The last two sentences are where the profession washes its hands of responsibility, if the parents convince the doctor that they will get the child circumcised elsewhere the doctor can say it is in the child’s best interests for him or her to do the circumcision and so limit the potential damage. The way to limit the harm to a child known to be at risk from abuse however is to inform the child care agencies and if necessary, get the child put on the child protection register so that the authorities can protect the child with court injunctions or other methods. It is not for members of the medical profession to collude with parents in an act that the profession itself says “has medical and psychological risks“. Surely exposing a healthy child to unnecessary medical and psychological risk can only be considered an abuse.

Everywhere you look in the National Health Service the emphasis is on freedom of choice, the right to choose your consultant, the right to choose your hospital; but if you are a young boy few in the medical profession will uphold your right to freedom of choice by protecting you from being subjected to unnecessary non-consensual genital surgery. If children were left intact until they could make an informed choice this sorry practice of cutting children’s genitals would probably come to an end as within a generation there would be no more mutilated parents pressurising doctors to violate children’s rights.

Blood loss

One of the favourite myths of those who forcibly circumcise children is that it is safer to circumcise a baby rather than waiting till the child grows up (and can give or withhold his consent). The evidence points to the opposite being the case. It is riskier to circumcise a baby than it is to operate on an adult. Just one such risk to a child’s safety is loss of blood.

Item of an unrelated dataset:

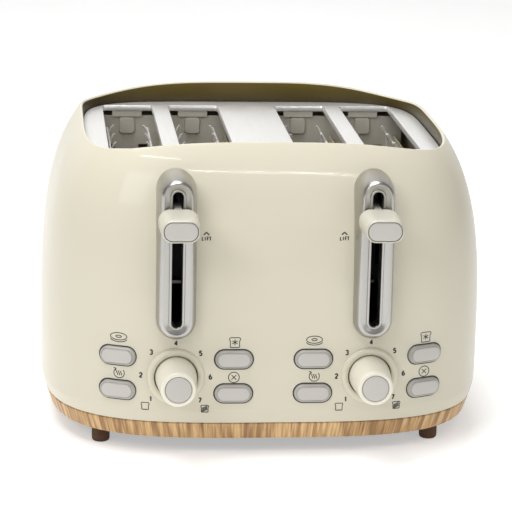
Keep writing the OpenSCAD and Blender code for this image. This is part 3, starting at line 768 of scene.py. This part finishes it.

If a surgical procedure goes wrong, the amount of blood that can be lost from a newborn baby without endangering its life or causing it to enter shock is remarkably small. Approximately 71ml, or just a little over four tablespoons is all it takes (left). Considering this, the period shortly after birth is far from the safest time to perform a circumcision: an infant’s penis is small and not fully developed, the circumciser cannot accurately estimate the amount or type of tissue that they are removing, the severed blood vessels are tiny (and therefore difficult to close) and consequently the potential for unsafe levels of blood loss is considerably higher than in an adult. Furthermore, anaesthetising newborn babies is risky in itselfand studies have shown that the alternative (unanaesthestised circumcision) causes the stress hormone levels in baby boys to increase by a factor of three or four during circumcision [1] [2], making infant circumcision a dangerous and stressful event for a baby even before something goes ‘wrong’ and blood loss becomes an issue.

In contrast, if a surgical procedure goes wrong on an adult, the amount of blood that can be lost before they go into shock is about two pints. Two pints of blood is very visible, it demands attention and remedy in the way that only four tablespoons simply does not. Should an adult need, or choose, to be circumcised the blood vessels are clearly visible and much easier for the surgeon to manage. The adult is also properly anaesthetised and so not suffering the levels of stress that an infant would. Further, there is a greatly reduced risk of psychological damage, an adult will have given his informed  consent for the surgery to be carried out. To force circumcision on a non-consenting child exposes him to great risk of psychological damage. The mental health charity Mind is one organisation that recognises this risk.

It is unfortunate for anyone whose surgery does not go entirely according to plan. It is a tragedy if the patient is left worse off than before the operation. It is a shameful aspect of our society that we allow non-consenting children to undergo non-therapeutic genital cutting that is by definition only harmful.